Le remorqueur anglais « Saint-Fagan » et les deux barges actuellement recherchés par le club de plongée de Dunkerque ont été bombardés par l’aviation allemande lors du retrait des troupes alliés en juin 1940.
Parti le matin du 31 mai 1940 de Douvres, sur la côte sud-est de l’Angleterre, le remorqueur Saint-Fagan et les trois barges qu’il tracte arrivent en vue du port de Dunkerque vers une 1 h 30 du matin, le jour suivant. « Je pense qu’il les emmène pour livrer du matériel et des vivres », avance Bruno Pruvost, spécialiste des épaves du club de plongée de Dunkerque. Nous sommes en pleine opération Dynamo, et quelque 340 000 soldats des forces alliées (Anglais et Français), encerclés par les troupes allemandes, sont en passe d’être évacués vers le Royaume-Uni.
Après avoir fait « échouer » les barges sur la plage, à trois miles à l’est de Dunkerque, le lieutenant-commandant Warren, au gouvernail du Saint-Fagan, déclare dans son rapport* qu’à 3 h 40, « des avions ont été entendus au-dessus » de son embarcation. Un quart d’heure plus tard, à 3 h 55 du matin, le 1er juin 1940, le remorqueur anglais Saint-Fagan est bombardé par la Luftwaffe, l’armée de l’air allemande.
« Une énorme explosion est survenue, le bateau s’est effondré et a coulé très rapidement. »
« Une énorme explosion est survenue, le bateau s’est effondré et a coulé très rapidement, affirme le lieutenant-commandant Warren. Je me suis retrouvé dans l’eau avec mon signaleur et mon télégraphiste près de deux barges, dont l’une d’elles coulait très lentement. »
Deux des trois barges tractées par le remorqueur anglais coulent également, la Doris et la Lady Roseberry. D’après le rapport, deux officiers et six matelots ont été sauvés sur les 25 personnes à bord.

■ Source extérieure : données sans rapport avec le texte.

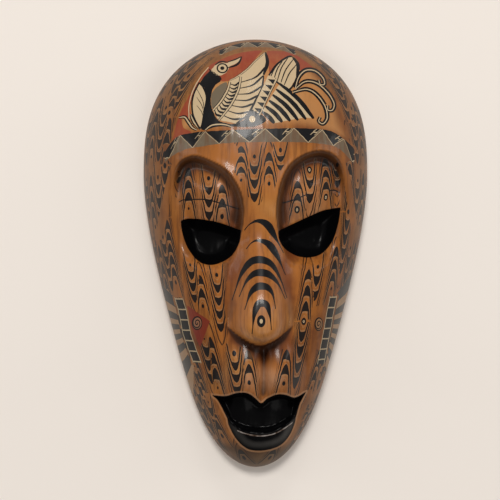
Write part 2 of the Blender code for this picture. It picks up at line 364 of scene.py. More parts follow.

La troisième barge, The Pudge, a pu secourir les rescapés (photo ci-dessous). Finalement, « après cinq miles, The Pudge a été tracté par le remorqueur Tanga » qui passait par là. L’ensemble de la flotte arrivera sain et sauf à Ramsgate (Kent), à 11 h 50.
* Le rapport a été déniché par Johan Samyn dans les archives de la marine à Londres.